Pour conclure, je me rends compte que le développement d’application pour les écosystèmes mobiles, pour les plateformes de Cloud Computing, tend à contraindre de plus en plus le développeur au respect de certaines conditions et le prive de liberté dans le choix d’outils et langages de développement, et n’encourage pas également à se lancer à son propre compte comme développeur indépendant.
Sans toutefois vouloir lancer un quelconque troll, ceci n’est qu’une analyse personnelle, fondée sur l’état actuel des choses, qui peut s’avérer cependant critiquable.
Très bon billet. Les contradicteurs te rétorqueront que le vendor lock-in n’est pas si terrible que ça du moment où tu as le choix entre plusieurs vendor lock-ins
Plus sérieusement, il faut voir que ce qu’on perd en liberté, on le gagne en efficacité et en visibilité. Comme dans d’autres industries, il fallait s’attendre à ce que se constitue un écosystème où, de l’hébergement en passant par la diffusion ou la publicité, chaque strate d’activité autour du cycle de vie d’une application est assurée par un gros prestataire de services. Difficile d’ailleurs d’imaginer des succès planétaires comme ceux de certaines applis pour smartphones dans un monde où cet écosystème n’existe pas.

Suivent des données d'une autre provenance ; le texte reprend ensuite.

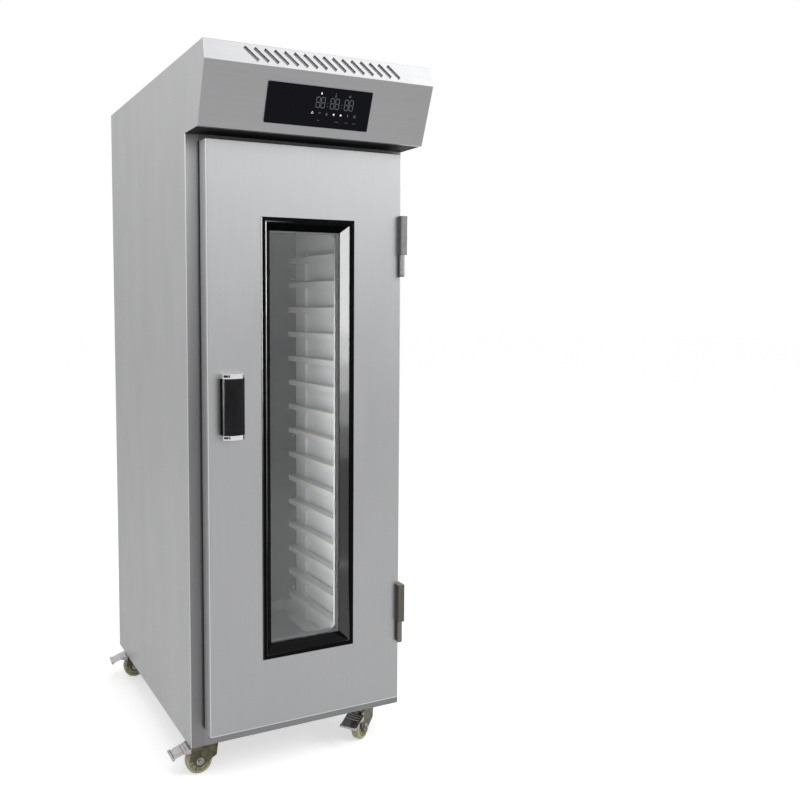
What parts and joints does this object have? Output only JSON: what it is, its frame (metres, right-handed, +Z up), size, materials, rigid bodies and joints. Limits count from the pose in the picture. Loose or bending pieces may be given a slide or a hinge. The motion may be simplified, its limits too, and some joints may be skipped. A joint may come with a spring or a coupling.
{
  "type": "proofing cabinet",
  "caption": "Full-height insulated stainless proofing cabinet with a glazed hinged door, slanted control head, tray runners and braked swivel casters.",
  "frame": {"origin": "on the floor under the middle of the whole cabinet's width and depth", "axes": "+X to the right facing the door (hinge side), +Y to the back, +Z up; the door is on the -Y side"},
  "size_m": [0.7425, 1.003, 1.938],
  "materials": {
    "casing": "brushed stainless sheet",
    "head_underside": "black powder coat",
    "fascia": "brushed stainless sheet",
    "door_skin": "brushed stainless sheet",
    "liner": "satin stainless sheet",
    "rails": "satin stainless sheet",
    "duct": "satin stainless sheet",
    "foam": "rigid polyurethane foam",
    "screws": "plain",
    "touch_glass": "black back-printed glass",
    "board": "green circuit board",
    "fan_black": "moulded",
    "heater": "sheathed element",
    "water": "moulded",
    "pipe": "plain tube",
    "lamp": "opal cover",
    "probe": "plain",
    "power": "moulded",
    "gland": "moulded",
    "bezel": "gloss black",
    "pane": "clear toughened glass",
    "spacer": "mill finish",
    "lining": "grey extrusion",
    "gasket": "black magnetic seal",
    "handle": "gloss black",
    "handle_block": "polished",
    "hinge_door": "dark textured cast metal",
    "hinge_frame": "satin",
    "hinge_pin": "polished",
    "caster_steel": "yellow zinc plate",
    "caster_stem": "zinc plate",
    "wheel": "cream nylon",
    "axle": "zinc plate",
    "pedal": "bright zinc plate"
  },
  "bodies": {
    "cabinet": {"back_panel": "casing", "base_pan": "casing", "cable_gland": "gland", "caster_stems": "caster_stem", "chamber_lamp": "lamp", "climate_probe": "probe", "control_board": "board", "control_glass": "touch_glass", "drain_pipe": "pipe", "duct_panel": "duct", "face_frame": "casing", "fan_housing": "fan_black", "head_fascia": "fascia", "head_floor": "head_underside", "heater_element": "heater", "hinge_frame_leaves": "hinge_frame", "hinge_pins": "hinge_pin", "insulation_foam": "foam", "liner_back": "liner", "liner_ceiling": "liner", "liner_floor": "liner", "liner_left": "liner", "liner_right": "liner", "panel_screws": "screws", "power_box": "power", "rack_uprights": "rails", "roof_panel": "casing", "side_panel_left": "casing", "side_panel_right": "casing", "spray_pipe": "pipe", "tray_rails": "rails", "water_valve": "water"},
    "door": {"door_skin_outer": "door_skin", "door_skin_inner": "liner", "door_foam": "foam", "window_bezel": "bezel", "glass_panes": "pane", "glass_spacer": "spacer", "window_lining": "lining", "door_gasket": "gasket", "handle_grip": "handle", "handle_blocks": "handle_block", "hinge_door_leaves": "hinge_door"},
    "fan": {"fan_impeller": "fan_black"},
    "fork_fl": {"caster_fork_fl": "caster_steel", "caster_axle_fl": "axle"},
    "wheel_fl": {"caster_wheel_fl": "wheel"},
    "pedal_fl": {"caster_pedal_fl": "pedal"},
    "fork_fr": {"caster_fork_fr": "caster_steel", "caster_axle_fr": "axle"},
    "wheel_fr": {"caster_wheel_fr": "wheel"},
    "pedal_fr": {"caster_pedal_fr": "pedal"},
    "fork_rl": {"caster_fork_rl": "caster_steel", "caster_axle_rl": "axle"},
    "wheel_rl": {"caster_wheel_rl": "wheel"},
    "pedal_rl": {"caster_pedal_rl": "pedal"},
    "fork_rr": {"caster_fork_rr": "caster_steel", "caster_axle_rr": "axle"},
    "wheel_rr": {"caster_wheel_rr": "wheel"},
    "pedal_rr": {"caster_pedal_rr": "pedal"}
  },
  "joints": [
    {"name": "door_hinge", "type": "hinge", "parent": "cabinet", "child": "door", "pos_m": [0.287, -0.408, 0.9345], "axis": [0, 0, 1], "range_deg": [0, 170]},
    {"name": "fan_spin", "type": "hinge", "parent": "cabinet", "child": "fan", "pos_m": [0, 0.3307, 1.602], "axis": [0, 1, 0], "continuous": true},
    {"name": "swivel_fl", "type": "hinge", "parent": "cabinet", "child": "fork_fl", "pos_m": [-0.247, -0.2855, 0.087], "axis": [0, 0, 1], "continuous": true},
    {"name": "roll_fl", "type": "hinge", "parent": "fork_fl", "child": "wheel_fl", "pos_m": [-0.28699, -0.2848, 0.0375], "axis": [-0.0175, -0.9998, 0], "continuous": true},
    {"name": "brake_fl", "type": "hinge", "parent": "fork_fl", "child": "pedal_fl", "pos_m": [-0.29899, -0.28459, 0.082], "axis": [-0.0175, -0.9998, 0], "range_deg": [0, 9]},
    {"name": "swivel_fr", "type": "hinge", "parent": "cabinet", "child": "fork_fr", "pos_m": [0.247, -0.2855, 0.087], "axis": [0, 0, 1], "continuous": true},
    {"name": "roll_fr", "type": "hinge", "parent": "fork_fr", "child": "wheel_fr", "pos_m": [0.21384, -0.30787, 0.0375], "axis": [0.5592, -0.829, 0], "continuous": true},
    {"name": "brake_fr", "type": "hinge", "parent": "fork_fr", "child": "pedal_fr", "pos_m": [0.20389, -0.31458, 0.082], "axis": [0.5592, -0.829, 0], "range_deg": [0, 9]},
    {"name": "swivel_rl", "type": "hinge", "parent": "cabinet", "child": "fork_rl", "pos_m": [-0.247, 0.4265, 0.087], "axis": [0, 0, 1], "continuous": true},
    {"name": "roll_rl", "type": "hinge", "parent": "fork_rl", "child": "wheel_rl", "pos_m": [-0.28685, 0.42999, 0.0375], "axis": [-0.0872, -0.9962, 0], "continuous": true},
    {"name": "brake_rl", "type": "hinge", "parent": "fork_rl", "child": "pedal_rl", "pos_m": [-0.2988, 0.43103, 0.082], "axis": [-0.0872, -0.9962, 0], "range_deg": [0, 9]},
    {"name": "swivel_rr", "type": "hinge", "parent": "cabinet", "child": "fork_rr", "pos_m": [0.247, 0.4265, 0.087], "axis": [0, 0, 1], "continuous": true},
    {"name": "roll_rr", "type": "hinge", "parent": "fork_rr", "child": "wheel_rr", "pos_m": [0.28626, 0.43413, 0.0375], "axis": [-0.1908, 0.9816, 0], "continuous": true},
    {"name": "brake_rr", "type": "hinge", "parent": "fork_rr", "child": "pedal_rr", "pos_m": [0.29805, 0.43642, 0.082], "axis": [-0.1908, 0.9816, 0], "range_deg": [0, 9]}
  ]
}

A terme donc, la quasi-disparition des softs « home-made » de A à Z me parait aussi inexorable que, par exemple, celle des livres imprimés dans la cave de l’écrivain et publiés à compte d’auteur.
Reste le problème des droits et de la propriété intellectuelle. Effectivement, le développeur seul est fortement tributaire du bon vouloir des plateformes de diffuser son logiciel. De là à dire qu’il peut y avoir un pillage organisé et impuni de son travail, il y a quand même des lois, et en France j’ose espérer qu’elles sont assez protectrices pour empêcher de tels abus. Néanmoins il y a effectivement surement beaucoup de boulot à faire pour les mettre au goût du jour ; les organisations pro-logiciel libre ont aussi un rôle crucial de contre-pouvoir à jouer face aux géants du secteur dont le lobbying pourrait faire régresser la situation.